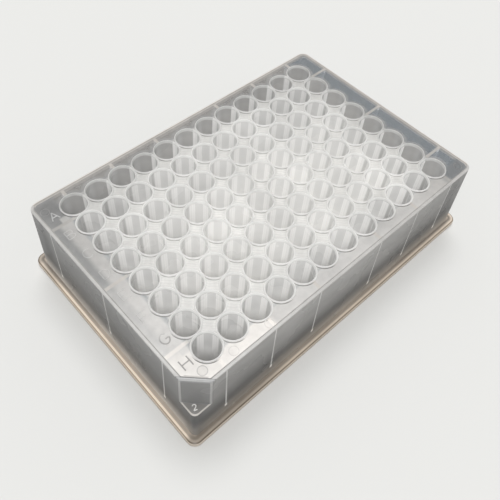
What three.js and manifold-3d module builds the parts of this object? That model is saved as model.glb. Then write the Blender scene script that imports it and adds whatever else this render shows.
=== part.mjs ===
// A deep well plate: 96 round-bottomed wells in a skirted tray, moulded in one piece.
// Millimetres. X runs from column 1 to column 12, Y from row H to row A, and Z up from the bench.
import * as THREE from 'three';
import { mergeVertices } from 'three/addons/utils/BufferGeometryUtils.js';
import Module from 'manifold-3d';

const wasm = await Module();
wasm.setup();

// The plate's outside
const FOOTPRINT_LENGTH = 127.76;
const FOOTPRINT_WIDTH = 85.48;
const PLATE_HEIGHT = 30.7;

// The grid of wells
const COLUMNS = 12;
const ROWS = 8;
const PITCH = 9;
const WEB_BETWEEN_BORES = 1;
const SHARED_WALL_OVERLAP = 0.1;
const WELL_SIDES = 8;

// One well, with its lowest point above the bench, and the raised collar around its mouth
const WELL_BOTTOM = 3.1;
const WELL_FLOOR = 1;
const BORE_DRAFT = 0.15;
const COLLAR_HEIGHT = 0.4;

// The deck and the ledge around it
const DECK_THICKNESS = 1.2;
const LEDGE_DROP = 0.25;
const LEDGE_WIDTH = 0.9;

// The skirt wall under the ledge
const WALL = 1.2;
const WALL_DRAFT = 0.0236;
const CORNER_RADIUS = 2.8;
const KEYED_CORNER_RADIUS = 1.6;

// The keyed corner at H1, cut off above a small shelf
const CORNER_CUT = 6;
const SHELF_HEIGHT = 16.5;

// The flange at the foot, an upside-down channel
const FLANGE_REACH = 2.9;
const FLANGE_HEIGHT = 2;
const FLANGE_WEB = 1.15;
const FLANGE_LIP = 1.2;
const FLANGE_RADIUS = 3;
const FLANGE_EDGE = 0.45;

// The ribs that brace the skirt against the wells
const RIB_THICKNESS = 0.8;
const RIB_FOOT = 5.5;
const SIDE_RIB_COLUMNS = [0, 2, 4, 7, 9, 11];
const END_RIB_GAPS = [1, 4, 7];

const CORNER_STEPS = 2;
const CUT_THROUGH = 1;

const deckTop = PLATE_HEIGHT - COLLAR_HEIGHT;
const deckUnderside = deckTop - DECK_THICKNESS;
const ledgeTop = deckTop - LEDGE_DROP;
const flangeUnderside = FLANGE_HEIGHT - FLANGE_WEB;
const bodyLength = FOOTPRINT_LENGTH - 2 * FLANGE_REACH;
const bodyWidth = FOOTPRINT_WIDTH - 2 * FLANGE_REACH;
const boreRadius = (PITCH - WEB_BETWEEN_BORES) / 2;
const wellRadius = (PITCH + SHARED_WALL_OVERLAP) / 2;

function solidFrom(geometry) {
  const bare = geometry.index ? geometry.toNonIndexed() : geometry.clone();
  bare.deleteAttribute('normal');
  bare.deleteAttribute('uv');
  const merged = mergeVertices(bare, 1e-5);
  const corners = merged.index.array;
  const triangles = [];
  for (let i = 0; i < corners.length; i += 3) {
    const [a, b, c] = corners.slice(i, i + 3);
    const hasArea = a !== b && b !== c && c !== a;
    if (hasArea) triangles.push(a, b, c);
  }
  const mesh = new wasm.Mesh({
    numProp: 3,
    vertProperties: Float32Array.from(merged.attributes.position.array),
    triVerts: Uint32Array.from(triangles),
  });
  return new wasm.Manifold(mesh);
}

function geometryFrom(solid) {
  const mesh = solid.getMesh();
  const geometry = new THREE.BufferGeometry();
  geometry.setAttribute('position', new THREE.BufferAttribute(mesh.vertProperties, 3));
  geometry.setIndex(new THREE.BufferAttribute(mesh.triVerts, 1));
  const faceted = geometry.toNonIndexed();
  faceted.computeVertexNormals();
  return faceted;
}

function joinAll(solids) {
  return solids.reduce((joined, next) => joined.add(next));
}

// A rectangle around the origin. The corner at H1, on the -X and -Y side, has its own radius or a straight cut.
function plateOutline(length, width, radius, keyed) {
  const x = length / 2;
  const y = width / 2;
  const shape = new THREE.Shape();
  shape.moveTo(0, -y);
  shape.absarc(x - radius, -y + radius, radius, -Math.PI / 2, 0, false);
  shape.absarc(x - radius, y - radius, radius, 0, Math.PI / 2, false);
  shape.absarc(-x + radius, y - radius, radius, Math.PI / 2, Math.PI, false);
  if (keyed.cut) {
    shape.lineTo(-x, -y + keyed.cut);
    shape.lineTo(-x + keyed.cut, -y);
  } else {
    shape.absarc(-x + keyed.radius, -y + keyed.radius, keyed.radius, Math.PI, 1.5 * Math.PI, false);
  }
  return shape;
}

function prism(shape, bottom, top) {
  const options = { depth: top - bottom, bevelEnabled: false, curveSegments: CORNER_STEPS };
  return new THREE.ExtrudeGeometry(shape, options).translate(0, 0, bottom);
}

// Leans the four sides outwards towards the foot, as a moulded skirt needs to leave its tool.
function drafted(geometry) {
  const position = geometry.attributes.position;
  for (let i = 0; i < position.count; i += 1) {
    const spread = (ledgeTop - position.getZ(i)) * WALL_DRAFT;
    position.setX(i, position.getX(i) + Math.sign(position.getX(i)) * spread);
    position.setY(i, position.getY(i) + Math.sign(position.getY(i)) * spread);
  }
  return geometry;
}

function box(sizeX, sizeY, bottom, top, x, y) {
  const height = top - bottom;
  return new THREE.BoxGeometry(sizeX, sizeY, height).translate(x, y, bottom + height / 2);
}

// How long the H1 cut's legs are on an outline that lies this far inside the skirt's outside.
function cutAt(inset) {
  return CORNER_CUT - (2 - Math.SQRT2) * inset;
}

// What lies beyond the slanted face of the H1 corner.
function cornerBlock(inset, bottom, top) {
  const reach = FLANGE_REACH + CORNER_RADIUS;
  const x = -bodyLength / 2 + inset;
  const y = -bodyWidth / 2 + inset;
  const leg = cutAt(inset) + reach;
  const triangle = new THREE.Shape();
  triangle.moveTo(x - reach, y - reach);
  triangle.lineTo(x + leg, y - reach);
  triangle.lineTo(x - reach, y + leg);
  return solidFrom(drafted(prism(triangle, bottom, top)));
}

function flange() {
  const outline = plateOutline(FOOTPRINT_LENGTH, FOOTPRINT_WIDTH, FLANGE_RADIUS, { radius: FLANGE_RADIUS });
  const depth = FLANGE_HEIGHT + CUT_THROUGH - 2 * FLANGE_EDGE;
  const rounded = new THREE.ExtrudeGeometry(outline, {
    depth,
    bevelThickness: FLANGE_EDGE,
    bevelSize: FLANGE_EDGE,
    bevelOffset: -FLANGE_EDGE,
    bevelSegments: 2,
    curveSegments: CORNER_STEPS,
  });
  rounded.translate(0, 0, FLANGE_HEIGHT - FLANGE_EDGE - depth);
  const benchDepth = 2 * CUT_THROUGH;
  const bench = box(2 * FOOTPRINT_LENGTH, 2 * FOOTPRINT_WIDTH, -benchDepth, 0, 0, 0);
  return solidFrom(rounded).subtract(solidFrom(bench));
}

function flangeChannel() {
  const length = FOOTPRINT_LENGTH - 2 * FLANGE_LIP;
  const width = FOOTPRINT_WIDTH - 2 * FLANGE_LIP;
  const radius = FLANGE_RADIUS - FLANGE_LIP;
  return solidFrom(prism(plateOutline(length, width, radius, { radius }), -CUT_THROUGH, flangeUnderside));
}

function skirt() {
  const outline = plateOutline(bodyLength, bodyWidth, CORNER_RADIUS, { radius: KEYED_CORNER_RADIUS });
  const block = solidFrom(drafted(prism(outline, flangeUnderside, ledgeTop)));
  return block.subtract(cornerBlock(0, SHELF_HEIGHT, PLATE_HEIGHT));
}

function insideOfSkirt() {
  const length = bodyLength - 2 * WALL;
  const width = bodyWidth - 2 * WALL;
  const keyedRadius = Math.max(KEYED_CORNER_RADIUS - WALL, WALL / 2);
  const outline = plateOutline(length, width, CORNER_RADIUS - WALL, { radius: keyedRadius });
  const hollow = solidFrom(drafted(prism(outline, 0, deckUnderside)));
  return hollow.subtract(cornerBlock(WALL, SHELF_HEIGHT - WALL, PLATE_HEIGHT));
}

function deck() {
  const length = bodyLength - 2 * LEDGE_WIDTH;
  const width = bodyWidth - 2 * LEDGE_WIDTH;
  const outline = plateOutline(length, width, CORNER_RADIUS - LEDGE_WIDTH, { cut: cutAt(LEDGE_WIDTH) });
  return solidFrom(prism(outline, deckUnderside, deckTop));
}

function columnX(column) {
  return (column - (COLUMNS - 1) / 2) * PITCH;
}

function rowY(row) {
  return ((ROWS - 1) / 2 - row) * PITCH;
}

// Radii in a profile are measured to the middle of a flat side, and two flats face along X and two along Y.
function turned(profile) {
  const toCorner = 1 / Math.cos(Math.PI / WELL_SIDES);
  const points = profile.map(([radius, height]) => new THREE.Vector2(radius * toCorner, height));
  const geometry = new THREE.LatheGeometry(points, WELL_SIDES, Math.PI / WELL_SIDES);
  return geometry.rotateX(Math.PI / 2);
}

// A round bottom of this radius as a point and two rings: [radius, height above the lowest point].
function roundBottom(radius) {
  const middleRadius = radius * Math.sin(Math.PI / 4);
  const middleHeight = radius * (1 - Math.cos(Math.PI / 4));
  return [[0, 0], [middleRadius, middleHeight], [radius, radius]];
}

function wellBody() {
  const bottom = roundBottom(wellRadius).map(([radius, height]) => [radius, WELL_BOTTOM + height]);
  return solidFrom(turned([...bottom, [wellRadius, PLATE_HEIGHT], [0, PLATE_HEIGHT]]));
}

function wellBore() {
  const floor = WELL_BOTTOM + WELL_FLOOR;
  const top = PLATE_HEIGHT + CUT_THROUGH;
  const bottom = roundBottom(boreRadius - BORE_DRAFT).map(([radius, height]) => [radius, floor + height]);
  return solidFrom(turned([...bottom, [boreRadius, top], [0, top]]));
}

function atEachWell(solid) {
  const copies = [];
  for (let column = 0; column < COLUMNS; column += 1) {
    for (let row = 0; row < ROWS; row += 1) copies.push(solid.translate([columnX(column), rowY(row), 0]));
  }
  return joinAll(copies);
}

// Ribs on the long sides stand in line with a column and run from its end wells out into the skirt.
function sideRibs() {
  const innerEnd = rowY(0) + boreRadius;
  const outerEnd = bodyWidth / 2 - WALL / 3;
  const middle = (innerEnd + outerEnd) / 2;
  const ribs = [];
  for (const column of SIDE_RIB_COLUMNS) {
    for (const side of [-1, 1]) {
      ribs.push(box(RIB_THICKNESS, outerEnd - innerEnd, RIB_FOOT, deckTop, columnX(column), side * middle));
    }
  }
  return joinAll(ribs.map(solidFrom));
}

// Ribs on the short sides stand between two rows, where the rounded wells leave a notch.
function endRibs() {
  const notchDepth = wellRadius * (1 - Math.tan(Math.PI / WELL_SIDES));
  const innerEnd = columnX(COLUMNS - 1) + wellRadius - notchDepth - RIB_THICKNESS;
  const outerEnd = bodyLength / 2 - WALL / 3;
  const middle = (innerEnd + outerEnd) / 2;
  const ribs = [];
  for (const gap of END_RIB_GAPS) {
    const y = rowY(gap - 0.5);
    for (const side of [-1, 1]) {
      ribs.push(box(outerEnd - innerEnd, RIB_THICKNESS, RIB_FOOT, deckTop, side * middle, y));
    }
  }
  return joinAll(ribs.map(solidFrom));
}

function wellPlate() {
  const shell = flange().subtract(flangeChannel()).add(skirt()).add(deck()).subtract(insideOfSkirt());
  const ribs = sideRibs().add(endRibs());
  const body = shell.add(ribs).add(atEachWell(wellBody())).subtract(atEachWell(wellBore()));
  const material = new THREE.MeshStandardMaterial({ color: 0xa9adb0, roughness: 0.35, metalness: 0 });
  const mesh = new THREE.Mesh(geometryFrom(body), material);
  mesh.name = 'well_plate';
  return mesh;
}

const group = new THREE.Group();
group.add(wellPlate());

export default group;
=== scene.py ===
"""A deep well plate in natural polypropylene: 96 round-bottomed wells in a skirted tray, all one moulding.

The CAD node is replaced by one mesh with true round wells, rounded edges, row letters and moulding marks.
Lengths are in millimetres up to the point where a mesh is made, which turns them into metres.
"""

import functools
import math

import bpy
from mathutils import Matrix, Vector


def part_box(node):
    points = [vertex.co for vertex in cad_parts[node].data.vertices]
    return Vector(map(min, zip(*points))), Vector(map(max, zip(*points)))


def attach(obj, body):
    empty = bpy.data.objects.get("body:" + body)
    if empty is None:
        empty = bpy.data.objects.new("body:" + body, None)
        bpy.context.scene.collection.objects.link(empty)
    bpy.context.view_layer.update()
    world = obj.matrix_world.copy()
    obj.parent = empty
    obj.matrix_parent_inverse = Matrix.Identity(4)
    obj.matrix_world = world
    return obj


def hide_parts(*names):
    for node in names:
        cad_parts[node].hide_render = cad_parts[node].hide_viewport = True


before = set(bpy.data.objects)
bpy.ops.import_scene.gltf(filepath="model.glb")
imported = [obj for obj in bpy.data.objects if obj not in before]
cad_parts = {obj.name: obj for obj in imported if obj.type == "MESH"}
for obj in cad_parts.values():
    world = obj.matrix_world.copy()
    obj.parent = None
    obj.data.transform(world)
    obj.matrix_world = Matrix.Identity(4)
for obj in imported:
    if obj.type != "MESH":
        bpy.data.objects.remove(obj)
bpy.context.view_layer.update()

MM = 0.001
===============
## Instructions to follow:
Starting at the line that contains "side * middle, y));", set down every line up to and including the line that contains "points = [vertex.co", exactly as given, and no other line.

## Answer to this exercise:
      ribs.push(box(outerEnd - innerEnd, RIB_THICKNESS, RIB_FOOT, deckTop, side * middle, y));
    }
  }
  return joinAll(ribs.map(solidFrom));
}

function wellPlate() {
  const shell = flange().subtract(flangeChannel()).add(skirt()).add(deck()).subtract(insideOfSkirt());
  const ribs = sideRibs().add(endRibs());
  const body = shell.add(ribs).add(atEachWell(wellBody())).subtract(atEachWell(wellBore()));
  const material = new THREE.MeshStandardMaterial({ color: 0xa9adb0, roughness: 0.35, metalness: 0 });
  const mesh = new THREE.Mesh(geometryFrom(body), material);
  mesh.name = 'well_plate';
  return mesh;
}

const group = new THREE.Group();
group.add(wellPlate());

export default group;
=== scene.py ===
"""A deep well plate in natural polypropylene: 96 round-bottomed wells in a skirted tray, all one moulding.

The CAD node is replaced by one mesh with true round wells, rounded edges, row letters and moulding marks.
Lengths are in millimetres up to the point where a mesh is made, which turns them into metres.
"""

import functools
import math

import bpy
from mathutils import Matrix, Vector


def part_box(node):
    points = [vertex.co for vertex in cad_parts[node].data.vertices]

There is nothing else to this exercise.